* **TO BE DONE**
Only the lines from the start up to and including the line containing "rib_inset = 0.1" should be repeated, word for word.

* **DATA PROVIDED**
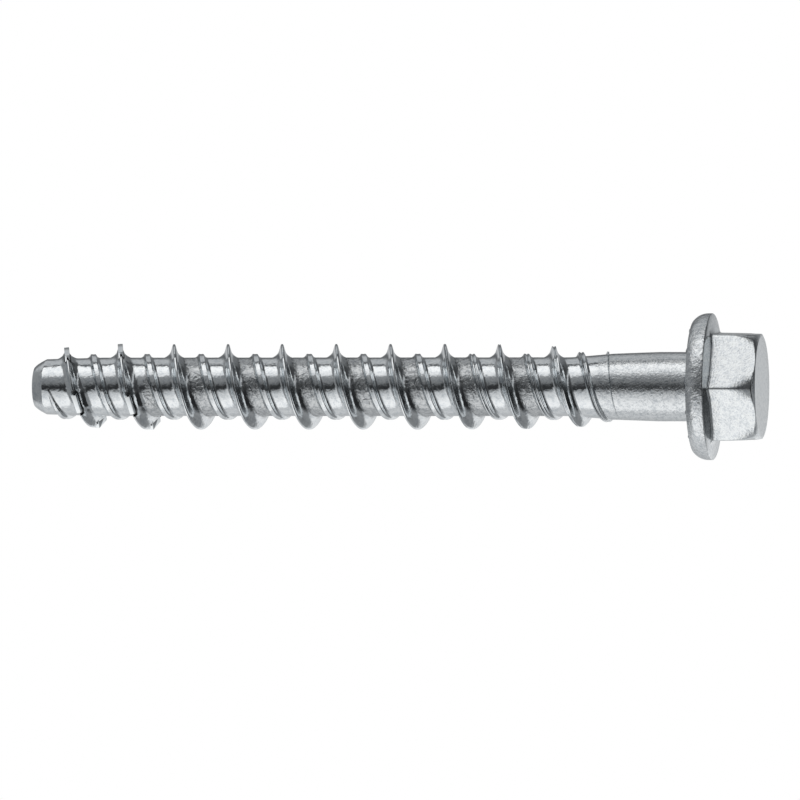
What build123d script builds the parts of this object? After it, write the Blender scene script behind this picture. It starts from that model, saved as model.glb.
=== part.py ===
"""Concrete screw: hexagon flange head, two-start thread and cutting inserts.

The origin is the centre of the head's end face, and +Z runs along the screw to its tip.
A turn of the thread is counted from the +X side, positive towards the tip.
"""
import math
import os

from build123d import *

os.makedirs("parts", exist_ok=True)

# Head
across_flats = 15.0
hex_draft = 1.0                  # degrees that each flat leans in towards the end face
end_face_diameter = 14.4
end_chamfer = 30.0               # degrees from the end face
head_height = 9.55               # end face to the seat of the flange
flange_diameter = 20.7
flange_edge_height = 2.55        # seat to the sharp edge of the rim
flange_cone_rise = 0.6           # rim edge to where the cone meets the hexagon
flange_cone_diameter = 15.8      # where the cone turns into the hexagon's foot
rim_land = 0.6                   # straight part of the rim
rim_round = 2.5                  # radius that the rim's two bevels follow into the seat
seat_bevel = 0.4                 # between the seat and the shank

# Locking ribs under the flange
rib_count = 13
rib_width = 0.7
rib_height = 0.15
rib_length = 1.6
rib_inset = 0.1                  # from the edge of the seat

# Shank, core and tip
under_head_length = 95.0
shank_diameter = 9.78
slim_shank_diameter = 9.32       # where the rolling has squeezed the shank
core_diameter = 8.31
slimming_start = -2.9            # from the end of the high thread, towards the tip
slimming_end = 3.6
core_start = 9.6                 # where the core reaches its diameter
tip_core_diameter = 7.88         # the core is slimmer over the first turn
tip_taper_length = 8.3
tip_length = 1.65                # length of the blunt, rounded end
tip_face_diameter = 5.8
tip_shoulder_diameter = 6.85     # between the tip's face and the core
tip_shoulder_length = 0.6

# Thread
lead = 7.82
high_diameter = 12.14
low_diameter = 9.36
phase_from_tip = 12.3            # tip to where the high crest crosses the +X side
root_diameter = 5.0              # inner side of the threaded sleeve, inside the core
core_cover = 0.03                # thickness of the sleeve over the blank between the ridges
foot_sink = 0.08                 # foot of a ridge below the core past the sleeve, share of its height
sleeve_end = 0.12                # turn where the sleeve ends towards the tip
sleeve_turns = 10
least_height = 0.05              # what a ridge keeps where it dies out
least_width = 0.2                # and the share of its width

# Half section of each ridge: half width, share of the ridge's height
high_section = [(1.26, 0.0), (0.6, 0.32), (0.29, 0.65), (0.0, 1.0)]
low_section = [(0.95, 0.0), (0.0, 1.0)]

# Diameter of each crest at its turns. The high one climbs over the first turn and a half.
high_crest = [
    (1.5, tip_face_diameter),
    (1.35, high_diameter * 0.85),
    (1.0, high_diameter * 0.905),
    (0.0, high_diameter),
    (-7.35, high_diameter),
    (-8.05, high_diameter * 0.94),
    (-8.5, high_diameter * 0.94),
    (-9.0, shank_diameter * 1.03),
    (-9.55, shank_diameter * 0.94),
]
low_crest = [
    (0.78, tip_core_diameter * 0.975),
    (0.53, low_diameter * 0.98),
    (-0.25, low_diameter),
    (-8.45, low_diameter),
    (-9.0, low_diameter * 1.05),
    (-9.5, low_diameter * 1.07),
    (-9.85, shank_diameter * 0.94),
]

# Cutting inserts
insert_count = 8
inserts_per_turn = 4
first_insert_turn = 0.934
insert_length = 2.8
insert_width = 0.72
insert_depth = 1.0               # part of the insert that sits in its pocket
insert_proud = 0.06              # how far its face stands over the crest
pit_length = 0.5                 # open pocket left at each end of an insert

# Swelling of the thread round each insert
boss_wall = 0.2                  # beside the insert
boss_set_back = 0.2              # top of the swelling below the crest
boss_sink = 0.1                  # foot of the swelling below the core
boss_base_width = 2.8
boss_base_length = 5.0
boss_top_length = 4.3
boss_end_width = 0.3

samples_per_turn = 12            # points on the edges of a ridge that changes its height
cut_clearance = 1.0              # how far a cut reaches past the surface

seat_z = head_height
tip_z = head_height + under_head_length
tip_start_z = tip_z - tip_length
tip_taper_z = tip_start_z - tip_taper_length
rim_edge_z = seat_z - flange_edge_height
round_z = rim_edge_z + rim_land
round_centre = flange_diameter / 2 - rim_round
seat_radius = round_centre + math.sqrt(rim_round**2 - (seat_z - round_z) ** 2)
core_radius = core_diameter / 2


def crest_z(turn):
    """Height of the high thread's crest at a turn; the low thread runs half a lead on."""
    return tip_z - phase_from_tip + lead * turn


def crest_radius(turn, crest):
    """Radius of a crest at a turn, on straight lines between its stations."""
    for (turn_a, diameter_a), (turn_b, diameter_b) in zip(crest, crest[1:]):
        if turn >= turn_b:
            share = min(max((turn_a - turn) / (turn_a - turn_b), 0.0), 1.0)
            return (diameter_a + (diameter_b - diameter_a) * share) / 2
    return crest[-1][1] / 2


def core_radius_at(z):
    """Radius of the core, slimmer over the first turn and dropping away in the tip's rounding."""
    share = min(max((z - tip_taper_z) / tip_taper_length, 0.0), 1.0)
    slim_radius = core_radius + (tip_core_diameter / 2 - core_radius) * share
    return slim_radius - max(z - tip_start_z, 0.0)


def section_corners(low, section):
    """Corners of a ridge's section, from its foot on the head side to the one on the tip side."""
    rising = [(low, -1, half_width, share) for half_width, share in section]
    return rising + [(low, 1, half_width, share) for half_width, share in reversed(section[:-1])]


def place(turn, corner):
    """Radius and height of one corner of the thread's section at a turn."""
    low, side, half_width, share = corner
    top = crest_radius(turn, low_crest if low else high_crest)
    middle_z = crest_z(turn) + (lead / 2 if low else 0.0)
    full_height = (low_diameter if low else high_diameter) / 2 - core_radius
    height = max(top - core_radius_at(middle_z), least_height)
    grown = least_width + (1 - least_width) * height / full_height
    z = middle_z + side * half_width * grown
    return top + (share - 1) * max(top - core_radius_at(z), least_height), z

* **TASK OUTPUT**
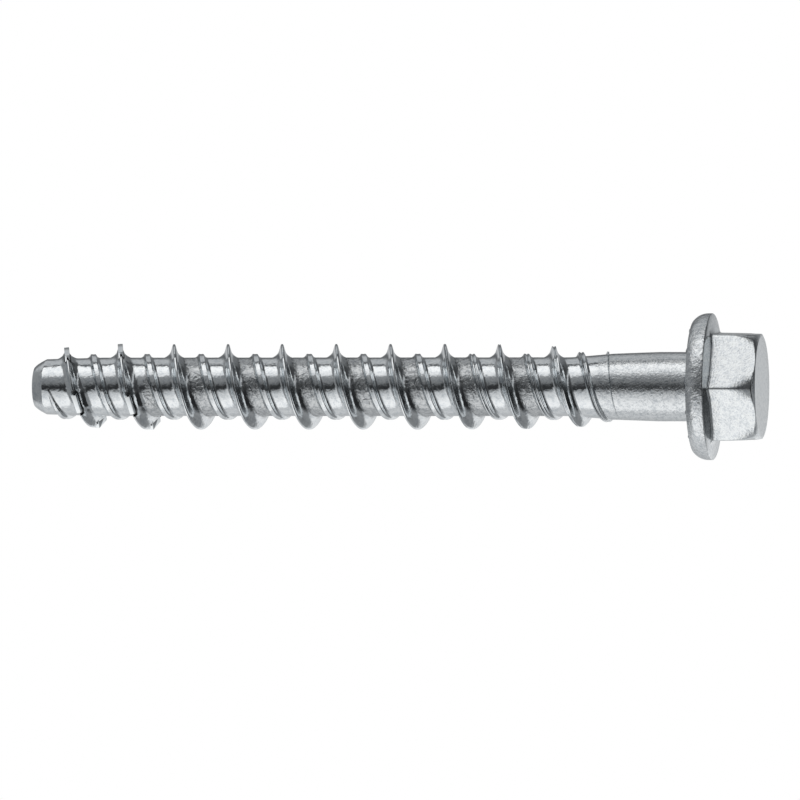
What build123d script builds the parts of this object? After it, write the Blender scene script behind this picture. It starts from that model, saved as model.glb.
=== part.py ===
"""Concrete screw: hexagon flange head, two-start thread and cutting inserts.

The origin is the centre of the head's end face, and +Z runs along the screw to its tip.
A turn of the thread is counted from the +X side, positive towards the tip.
"""
import math
import os

from build123d import *

os.makedirs("parts", exist_ok=True)

# Head
across_flats = 15.0
hex_draft = 1.0                  # degrees that each flat leans in towards the end face
end_face_diameter = 14.4
end_chamfer = 30.0               # degrees from the end face
head_height = 9.55               # end face to the seat of the flange
flange_diameter = 20.7
flange_edge_height = 2.55        # seat to the sharp edge of the rim
flange_cone_rise = 0.6           # rim edge to where the cone meets the hexagon
flange_cone_diameter = 15.8      # where the cone turns into the hexagon's foot
rim_land = 0.6                   # straight part of the rim
rim_round = 2.5                  # radius that the rim's two bevels follow into the seat
seat_bevel = 0.4                 # between the seat and the shank

# Locking ribs under the flange
rib_count = 13
rib_width = 0.7
rib_height = 0.15
rib_length = 1.6
rib_inset = 0.1                  # from the edge of the seat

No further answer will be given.